Pengumuman sikap oleh Jokowi sendiri dilakukan tidak lama setelah ia
berkonsultasi dengan tim. Tentu realitas ini akan sangat diapresiasi publik. Satu-satunya
hal yang mungkin menjadi batu sandungan Jokowi atas keputusannya tersebut
adalah reaksi DPR.
DPR
yang selama ini bersikukuh agar BG tetap dilantik bahkan sebelum proses
praperadilan selesai, agaknya tidak menerima begitu saja langkah Jokowi dengan
dalih merusak kewibawaan lembaga tinggi negara. Ini karena mereka merasa tidak
dihargai karena keputusannya yang menyetujui BG sebagai calon Kapolri tidak digubris
oleh Jokowi.
Namun Jokowi tampaknya tidak akan
terlalu sulit menghadapi lembaga legislatif itu.
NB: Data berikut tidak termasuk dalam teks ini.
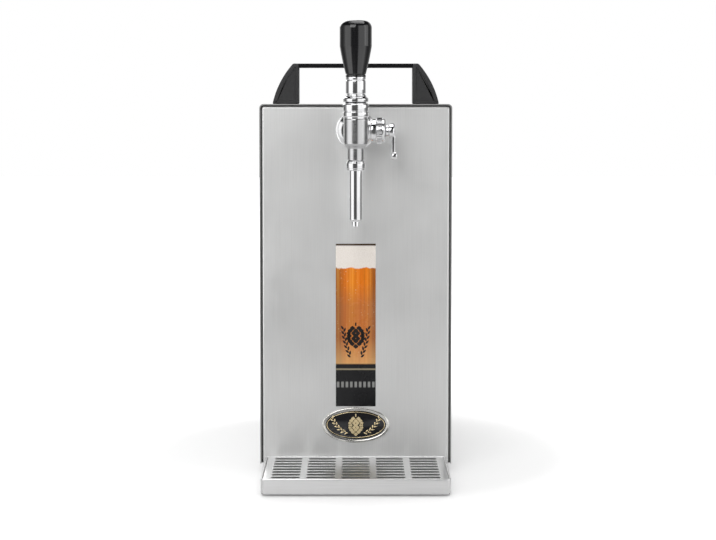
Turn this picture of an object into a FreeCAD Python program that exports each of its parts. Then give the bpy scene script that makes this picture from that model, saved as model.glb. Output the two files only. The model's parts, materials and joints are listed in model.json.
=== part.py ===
import FreeCAD, Part
import math
import os
from FreeCAD import Vector

# Counter-top dry-cooling beer dispenser: a narrow stainless cabinet that chills a beer line on
# its way from a keg to a compensator tap on the front, with a lift-out drip tray below the tap.
# Millimetres. X runs to the right, Y runs away from the person pouring, Z is up. The origin is
# on the table, midway across the width and midway between drip tray front and rear fittings.

# Cabinet sheet metal
cabinet_width = 178.0
cabinet_depth = 250.0
cabinet_height = 335.0
sheet = 1.0
cover_bend = 4.0
panel_gap = 1.4
panel_recess = 0.6
panel_bend = 1.6
panel_corner = 2.0
panel_flange = 12.0
base_flange = 14.0

# Rubber feet
foot_height = 8.0
foot_radius = 11.0
foot_taper = 1.5
foot_inset = 24.0

# Cooling slots in the two sides, in the rear panel and in the base
vent_rows = 8
vent_length = 134.0
vent_height = 4.0
vent_pitch = 12.0
vent_centre_height = 98.0
grille_rows = 10
grille_slot_length = 120.0
grille_slot_height = 5.0
grille_pitch = 13.0
grille_below_controls = 23.0
base_vent_rows = 5
base_vent_length = 60.0
base_vent_width = 5.0
base_vent_pitch = 14.0

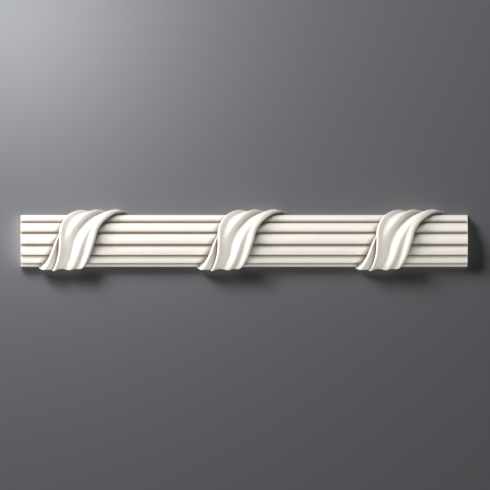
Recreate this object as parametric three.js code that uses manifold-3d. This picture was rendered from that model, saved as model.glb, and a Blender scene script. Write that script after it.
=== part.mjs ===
// Decorative wall moulding, cast in one piece: a half-round band of reeds on a flat slab, bound by
// draped ribbons that cross it on the slant at an even pitch.
// Millimetres. X runs along the moulding, Z is up and the front faces -Y. The origin is the middle of
// the flat back, which lies in the plane Y = 0. "Depth" is the distance in front of that plane.
import * as THREE from "three";
import { mergeVertices } from "three/addons/utils/BufferGeometryUtils.js";
import Module from "manifold-3d";

// Band
const LENGTH = 685; // cut square at both ends
const BAND_HEIGHT = 79;
const SLAB_DEPTH = 7; // flat slab that the reeds stand on
const LISTEL_HEIGHT = 7; // flat strip of the slab that shows under the lowest reed
const TOP_LEDGE = 1.6; // strip of the slab that stays above the top groove
const ARRIS_RADIUS = 0.8; // softened front edge of the slab's foot
const REED_COUNT = 5;
const REED_ARC_HALF_ANGLE = THREE.MathUtils.degToRad(65); // the grooves lie on an arc of twice this
const REED_RISE = 6.4; // a reed's crest over the chord between its two grooves
const REED_SEGMENTS = 7;

// Ribbons
const FIRST_RIBBON = 99.4; // left end to the first ribbon's middle
const RIBBON_PITCH = 243;
const RIBBON_REACH = 68.5; // a ribbon's middle to its far tips, along the band
const RIBBON_RISE = 6.6; // highest fold over the ribbon's bed
const RIBBON_BED_OVER_REEDS = 1.6; // bed over the middle reed's crest
const RIBBON_BED_OVER_EDGES = 3.6; // bed over the band's top and under its foot
const RIBBON_BED_SQUARENESS = 2.4; // 2 is an ellipse, more is squarer
const RIBBON_ROOT = 12; // how far the cast cloth goes in under its bed, to be one with the band
const LEFT_UNDERCUT = 4.5; // how far the left side leans in on the way down to the root
const RIGHT_UNDERCUT = 12; // and the right side, which stands clear of the reeds
const FLAP_RIM_RADIUS = 4;
const FLAP_END_RADIUS = 2.3; // where the flap ends under the ribbon
const WIDEST_ROUNDING = 0.35; // share of a layer's width that the rounding of one border may take
const RIBBON_ROWS = 30; // from the wall over the top, down the front and back to the wall
const WALL_SETTLING = 0.7; // share of the folds' rise that is lost where the cloth meets the wall
const WALL_SETTLING_REACH = 0.09; // over this share of the way round

// A ribbon's borders, as places along the band in shares of the reach, at even steps of the way
// round from the wall above to the wall below.
const LEFT_RIM = [0.12, -0.37, -0.565, -0.588, -0.61, -0.7, -0.81];
const RIGHT_HEM = [0.96, 0.59, 0.315, 0.215, 0.12, -0.012, -0.14];
const FLAP_RIM = [-0.4, -0.45, -0.5, -0.66, -0.775, -0.92, -1.05]; // the layer under the left rim
const FLAP_START = 1 / 3; // share of the way round where the flap begins, hidden by the ribbon
const FLAP_TUCK = 0.12; // how far it reaches in under the ribbon, as a share of the reach

// Radii of a ribbon's rounded borders, at even steps of the same way round.
const LEFT_RIM_RADII = [7, 4.6, 3.6, 4.3, 4.6];
const RIGHT_HEM_RADII = [0.6, 2.4, 2.4, 2.4, 2.4];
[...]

Selain telah mendapatkan
dukungan publik, yang membuat para anggota dewan tidak bisa begitu gegabah
untuk bereaksi keras, hubungan Jokowi juga kini relatif sudah lebih cair,
terutama dengan elite-elite partai politik dalam Koalisi Merah Putih (KMP)
sehingga Jokowi pun bisa melenggang aman. Karena itu, boleh dikatakan, langkah
Jokowi di atas merupakan solusi yang elegan.